After miscarriage many couples want to get pregnant again, soon. It’s important that you understand your body, your emotions, and the fact that it is unlikely your health or your health behaviors caused the miscarriage.
1. Whatever the cause research says it’s unlikely that the medical issue will recur and you should just try again for pregnancy.
2. Waiting too long to try again may not be helpful. In fact waiting over 3 months can increase the chance of adverse outcome in the next pregnancy. In fact waiting over 12 months increases the risk of having trouble getting pregnant again according to the Concepcion After Pregnancy Loss article in Feb 2016 issue of Obstetrics and Gynecology.
3. Even young women can have chromosomal abnormal eggs. About half of all the miscarriages are due to chromosome problems in that egg alone and thus will not be repeated. In the newest studies it shows that chromosomal problems account for a bit less than 50% of all spontaneous abortions, also known as miscarriages.

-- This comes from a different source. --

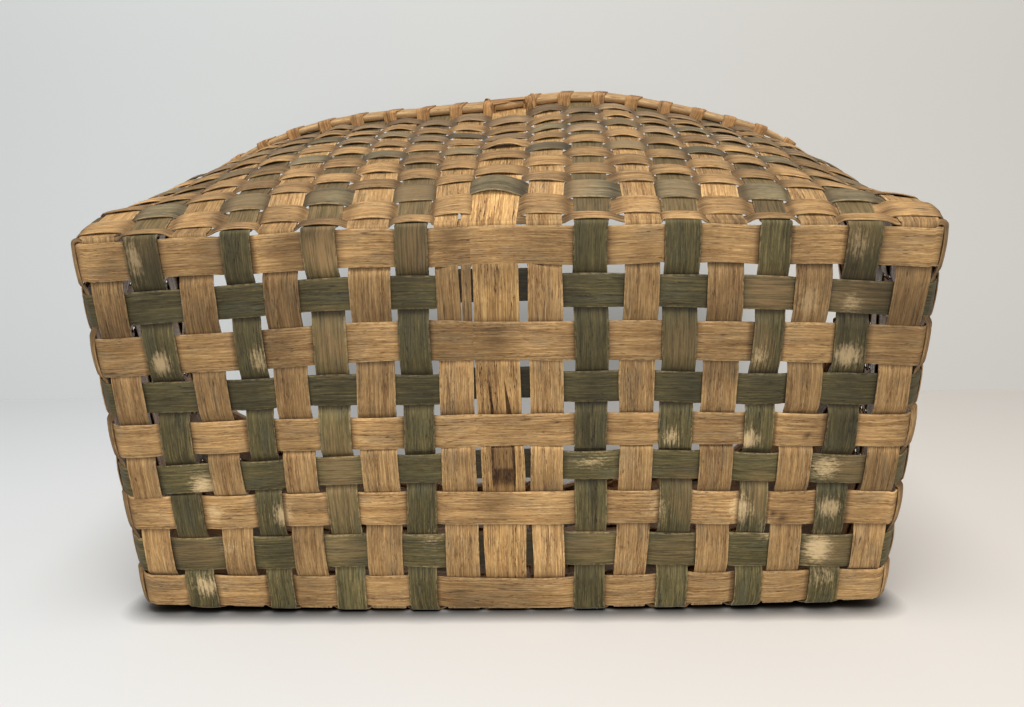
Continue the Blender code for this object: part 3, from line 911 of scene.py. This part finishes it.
def weaver(index):
    """A strip once round the wall and over its own start, arched past every upright."""
    height = second_weaver_height + (index - 1) * weaver_pitch if index else first_weaver_height
    start = lap_places[index // 2 % len(lap_places)]
    start += passes_outside(index, start)
    places = np.arange(start, start + upright_count + lap_stakes + 1)
    turn = 2 * math.pi * (places % upright_count) / upright_count
    heights = height + wander(index + 120, turn / (2 * math.pi), 0.3, weaver_sway)
    width = (weaver_width if index else first_weaver_width) * weaver_swell
    low, low_out, cells, shares, _ = round_wall(places, heights - width / 2)
    high, high_out, _, _, stake_edge = round_wall(places, heights + width / 2)

    outside = np.array([passes_outside(index, place) for place in places])
    sides = np.where(outside, 1.0, -1.0)
    need = clear_of_stakes(weaver_thickness)
    lift = weaver_thickness + clearance
    under = places <= start + lap_stakes
    over = places >= start + upright_count
    draw = np.random.default_rng(index + 300)
    _, _, _, stake_widths = wall(places, heights)
    bow = weaver_bow_share * stake_widths * draw.uniform(*weaver_bows, len(places))
    bow = bow * (weaver_bow_low + weaver_bow_rise * height / wall_height)
    bow = bow * np.where(places % upright_count == centre_index, wide_stake_bow, 1.0)
    flat = sides * need + lift * np.where(outside, over, -1.0 * under)
    offset = flat[cells] + sides[cells] * bow[cells] * np.maximum(0, 1 - (shares / stake_edge[cells]) ** 2)
    crossing = np.abs(shares) > stake_edge[cells]
    other = np.clip(cells + np.where(shares > 0, 1, -1), 0, len(places) - 1)
    run = (np.abs(shares) - stake_edge[cells]) / (1 - stake_edge[cells]) / 2
    eased = 3 * run ** 2 - 2 * run ** 3
    offset = np.where(crossing, flat[cells] * (1 - eased) + flat[other] * eased, offset)

    way = np.arange(len(cells)) / len(cells)
    tilt = wander(index + 500, way, 0.05, weaver_tilt)
    low = low + low_out * (offset + tilt)[:, None]
    high = high + high_out * (offset - tilt)[:, None]
    centres, halves = (low + high) / 2, (high - low) / 2
    halves = halves * (1 + wander(index + 700, way, 0.04, weaver_unevenness))[:, None]
    # Painted shade where the weaver bends in or out between two stakes
    near_space = 1.2 * (np.abs(shares) - weaver_shade_from) / (1 - weaver_shade_from)
    soil_and_shade = np.clip(near_space, 0, 1) * weaver_shade
    tone = weaver_tones[index] + wander(index + 900, way, 0.05, weaver_tone_wander)
    marks = {"soil_and_shade": soil_and_shade, "tone": tone}
    if weaver_slots[index] == "grey_green_oak":
        marks["fade"] = np.clip(weaver_fade + wander(index + 1100, way, 0.05, 0.3), 0, 0.6)
    splint(f"weaver_{index + 1:02d}", weaver_slots[index], centres, halves, weaver_thickness, marks,
           crown=weaver_crown)


def hoop_ring(height, stand):
    """The level line of a hoop round the uprights' tops, eased into one even curve."""
    places = np.arange(upright_count + 1)
    points, outwards, _, _, _ = round_wall(places, np.full(len(places), height))
    points, outwards = points[:-stake_samples], outwards[:-stake_samples]
    points = smoothed(points, hoop_easing, True)
    outwards = unit(smoothed(outwards, hoop_easing, True))
    return points + outwards * stand, outwards


def rim_hoop(name, outer):
    """A shaved oak hoop, rounded on its show side."""
    thickness = hoop_thickness * (hoop_swell if outer else 1.0)
    need = clear_of_stakes(thickness)
    stand = need + hoop_stand if outer else -need - inner_hoop_stand
    low, _ = hoop_ring(wall_height - hoop_width, stand)
    high, _ = hoop_ring(wall_height, stand)
    splint(name, "hoop_oak", (low + high) / 2, (high - low) / 2, thickness, columns=hoop_shares, closed=True,
           edge_share=0.5)


def rounded_path(points, directions, radius, steps):
    """A path with its corners rounded, and the direction across it at each of its points."""
    path, sides = [], []
    for number in range(1, len(points) - 1):
        here = points[number]
        before = points[number - 1] - here
        after = points[number + 1] - here
        cut = min(radius, np.linalg.norm(before) / 2.2, np.linalg.norm(after) / 2.2)
        enter = here + unit(before) * cut
        leave = here + unit(after) * cut
        for t in np.linspace(0, 1, steps):
            path.append((1 - t) ** 2 * enter + 2 * t * (1 - t) * here + t ** 2 * leave)
            sides.append(directions[number])
    return np.array(path), np.array(sides)


def rim_lashing():
    """One splint wound round both hoops, down through every space between two uprights."""
    thickness = lashing_thickness * wrap_thickness_swell
    hoop = hoop_thickness * hoop_swell
    inner = clear_of_stakes(hoop_thickness) + (hoop_thickness + lashing_thickness) / 2 + clearance / 2
    outer = clear_of_stakes(hoop) + hoop_stand + (hoop + thickness) / 2 + wrap_clearance
    over_it = outer + crossing_stand
    low = hoop_ring(lashing_under, 0.0)
    high = hoop_ring(wall_height + clearance + lashing_thickness / 2, 0.0)
    per_upright = stake_samples + space_samples
    corners, directions = [], []
    for wrap in range(upright_count):
        middle = wrap * per_upright + stake_samples + (space_samples - 1) / 2
        draw = np.random.default_rng(wrap + 900)
        lean = middle + lashing_lean_share * draw.uniform(*wrap_leans) * per_upright
        ahead = middle + per_upright
        turns = [(low, middle, -inner), (low, middle, outer)]
        if wrap == centre_index - 1:
            # Crossed over the wide centre stake
            turns += [(high, ahead, outer - crossing_rounding), (high, ahead, -inner),
                      (low, ahead, -inner), (low, ahead, over_it),
                      (high, middle, over_it - crossing_rounding), (high, middle, -inner)]
        else:
            turns += [(high, lean, outer - wrap_rounding), (high, lean, -inner)]
        for (ring, outs), place, stand in turns:
            first = int(place) % len(ring)
            second = (first + 1) % len(ring)
            share = place - int(place)
            out = unit(outs[first] * (1 - share) + outs[second] * share)
            corners.append(ring[first] * (1 - share) + ring[second] * share + out * stand)
            directions.append(unit(np.array([-out[1], out[0], 0.0])))
    corners = [corners[-1]] + corners + [corners[0]]
    directions = [directions[-1]] + directions + [directions[0]]
    path, sides = rounded_path(corners, directions, wrap_corner, 5)
    tangents = unit(np.gradient(path, axis=0) + 1e-9)
    sides = unit(sides - tangents * (sides * tangents).sum(axis=1)[:, None])
    # Darker over the hoops' top edge
    soil_and_shade = past(path[:, 2], wall_height - 4 * MM, 5 * MM) * lashing_top_darkening
    # Less so where it is crossed
    soil_and_shade *= np.clip((np.abs(path[:, 0]) - 12 * MM) / (6 * MM), 0.3, 1)
    halves = -sides * lashing_width * wrap_swell / 2
    splint("rim_lashing", "lashing_oak", path, halves, thickness, {"soil_and_shade": soil_and_shade}, crown=wrap_crown)


for number in range(cross_count):
    cross_stake(number)
for number in range(long_count):
    long_stake(number)
for number in range(weaver_count):
    weaver(number)
rim_hoop("outer_rim_hoop", True)
rim_hoop("inner_rim_hoop", False)
rim_lashing()

# The camera, solved from the base's outline in the photograph
camera_place = Vector((6.6 * MM, -188.1 * MM, -388.9 * MM))
camera_forward = Vector((-0.0120, 0.3553, 0.9347))
camera_up = Vector((0.0102, -0.9347, 0.3555))
focal_pixels = 900.0
photo_width = 1024
sensor_width = 36.0


def photo_camera():
    data = bpy.data.cameras.new("photo_camera")
    data.sensor_width = sensor_width
    data.lens = sensor_width * focal_pixels / photo_width
    data.clip_start = 10 * MM
    data.clip_end = 20.0
    made = bpy.data.objects.new("photo_camera", data)
    right = camera_forward.cross(camera_up).normalized()
    turn = Matrix((right, camera_up, -camera_forward)).transposed()
    made.matrix_world = Matrix.Translation(camera_place) @ turn.to_4x4()
    bpy.context.scene.collection.objects.link(made)
    bpy.context.scene.camera = made


photo_camera()

# The floor that the basket lies on in the photograph, and the backdrop behind it
floor_up = Vector((0.0, -0.9787, 0.2055))
floor_back = Vector((0.0, 0.2055, 0.9787))
floor_touch = Vector((0.0, half_width + 2.0 * MM, 0.0))
backdrop_place = 560 * MM
stage_half_width = 3.0
stage_half_reach = 1.5
contact_shadow_reach = 15 * MM         # how near to the basket the floor takes a painted contact shadow
contact_shadow_power = 2.4


def stage_material(name, left, right):
    """Seen only from its front and only by the camera and in reflections, so it shades nothing."""
    paper = Shading(name)
    paper.tree.nodes.clear()
    path = paper.node("ShaderNodeLightPath").outputs
    about = paper.node("ShaderNodeNewGeometry").outputs
    seen = paper.most(path["Is Camera Ray"], path["Is Glossy Ray"])
    shown = paper.times(seen, paper.minus(1.0, about["Backfacing"]))
    x, y, z = paper.node("ShaderNodeSeparateXYZ", {"Vector": about["Position"]}).outputs
    # A painted contact shadow on the floor from ambient occlusion, near the basket and not far past its
    # mouth
    near = paper.node("ShaderNodeAmbientOcclusion", {"Distance": contact_shadow_reach}, samples=16).outputs["AO"]
    contact_shadow = paper.most(paper.math("POWER", near, contact_shadow_power), paper.ranged(z, 0.30, 0.40))
    # A painted shadow where it is seen through the mouth, and darker high up on the backdrop
    shadow_through_mouth = paper.times(paper.ranged(paper.absolute(x), 0.20, 0.32, 1.0, 0.0), paper.ranged(y, 0.05, 0.15))
    shadow_through_mouth = paper.times(shadow_through_mouth, paper.ranged(z, 0.22, 0.32, 0.0, 0.4))
    shade = paper.most(shadow_through_mouth, paper.ranged(y, -0.2, 0.14, 0.1, 0.0))
    colour = paper.blend(paper.ranged(x, -0.45, 0.45), left, right)
    colour = paper.lightened(colour, paper.times(contact_shadow, paper.minus(1.0, shade)))
    solid = paper.node("ShaderNodeBsdfDiffuse", {"Color": colour}).outputs[0]
    clear = paper.node("ShaderNodeBsdfTransparent").outputs[0]
    mixed = paper.node("ShaderNodeMixShader", {0: shown, 1: clear, 2: solid}).outputs[0]
    paper.node("ShaderNodeOutputMaterial", {"Surface": mixed})
    return paper.material


def sheet_of_stage(name, middle, rise, left, right):
    """A flat piece of stage from its middle and half its height, with a colour for its left and right."""
    side = Vector((stage_half_width, 0.0, 0.0))
    mesh = bpy.data.meshes.new(name)
    points = [middle - side - rise, middle + side - rise, middle + side + rise, middle - side + rise]
    mesh.from_pydata([tuple(point) for point in points], [], [(0, 1, 2, 3)])
    mesh.materials.append(stage_material(name, left, right))
    made = bpy.data.objects.new(name, mesh)
    bpy.context.scene.collection.objects.link(made)


fold = floor_touch + floor_back * backdrop_place
floor_half = floor_back * stage_half_reach
backdrop_half = floor_up * stage_half_reach
sheet_of_stage("photo_floor", fold - floor_half, floor_half, srgb(229, 230, 229), srgb(229, 221, 211))
sheet_of_stage("photo_backdrop", fold + backdrop_half, backdrop_half, srgb(220, 222, 220),
               srgb(219, 215, 208))


def soft_light(name, towards, distance, size, power):
    """A large square lamp that looks at the basket's middle."""
    data = bpy.data.lights.new(name, "AREA")
    data.size = size
    data.energy = power
    made = bpy.data.objects.new(name, data)
    middle = Vector((0.0, 0.0, wall_height / 2))
    place = middle + Vector(towards).normalized() * distance
    made.location = place
    made.rotation_euler = (place - middle).to_track_quat("Z", "Y").to_euler()
    made.visible_camera = False
    bpy.context.scene.collection.objects.link(made)


soft_light("key_light", (-0.02, -1.0, -0.25), 1.4, 0.8, 16.0)
soft_light("front_light", (0.05, -0.4, -1.0), 1.6, 0.9, 13.0)
soft_light("back_light", (0.1, 1.0, 0.45), 1.6, 0.9, 12.0)
soft_light("mouth_light", (0.1, 0.35, 1.0), 1.6, 0.9, 12.0)

world = bpy.data.worlds.new("studio")
world.use_nodes = True
sky = world.node_tree.nodes["Background"].inputs
sky["Color"].default_value = srgb(238, 240, 242)
sky["Strength"].default_value = 0.42
bpy.context.scene.world = world
bpy.context.scene.view_settings.view_transform = "Standard"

4. The health of your uterus is important, and this can be checked if your gyno thinks this was an issue. The next most common reason for a miscarriage is that the implantation location in the uterus was poor, but it might have only been poor in that one cycle.
5. Healthy lives make for healthy babies. Other correctable reasons for miscarriage are smoking, extremely thin or being obese, consuming too much alcohol, having used medication that could cause a miscarriage or being in a prior accident. The final question then becomes: how soon can a couple safely try for another pregnancy after an early miscarriage?
6. A miscarriage will not make you infertile or change ovulation.
7. If you don’t want to be pregnant, take steps to prevent it. After you miscarry you can ovulate as soon as 2 weeks. So the decision to contracept for a bit or to begin trying again if you were trying for pregnancy is an important one.
8. The WHO has recommended waiting 6 months. Other organizations have focused on birth spacing mostly after full term births or after births in third world countries. The WHO information was based on one study that was done in Latin America. Now there was a new study out of Scotland looking at over 30,000 women with their first miscarriage, during the second pregnancy over a twenty year period of time.
9. Your chances of getting pregnant after a miscarriage is thus good. In the study mentioned above over 40% got pregnant within those first 6 months and actually getting pregnant within those first 6 months was better than waiting longer in terms of healthy pregnancy outcomes.
10. A new article in the NY Times also talk about the fact that women trying quickly got pregnant more easily. So we are telling women they need not delay as long. Now if you became very anemic, or have other medical conditions to correct, or have emotional reasons you need to slow down, those are reasons to sit and gab with your gyno and figure out how long, what nutritional changes, and what other medical tests to do before launching out on your own.
11. COVID? Zika? Travel? All good things to consider before getting pregnant and planning how long you will breastfeed. And if you didn’t have a pre-pregnancy planning visit with your gyno, even if you are healthy, you may want to schedule that visit. At Women’s Health Practice we also offer genetic testing for couples with problems of miscarriage, infertility or a history of birth defects. And after pregnancy is achieved again there are now arrays of tests that can test for the genetic health of the baby. Once you do get pregnant again, if you are 35 years old, or younger, and there is a fetus with a heart beat seen on ultrasound, the risk of miscarriage will be less than 5%.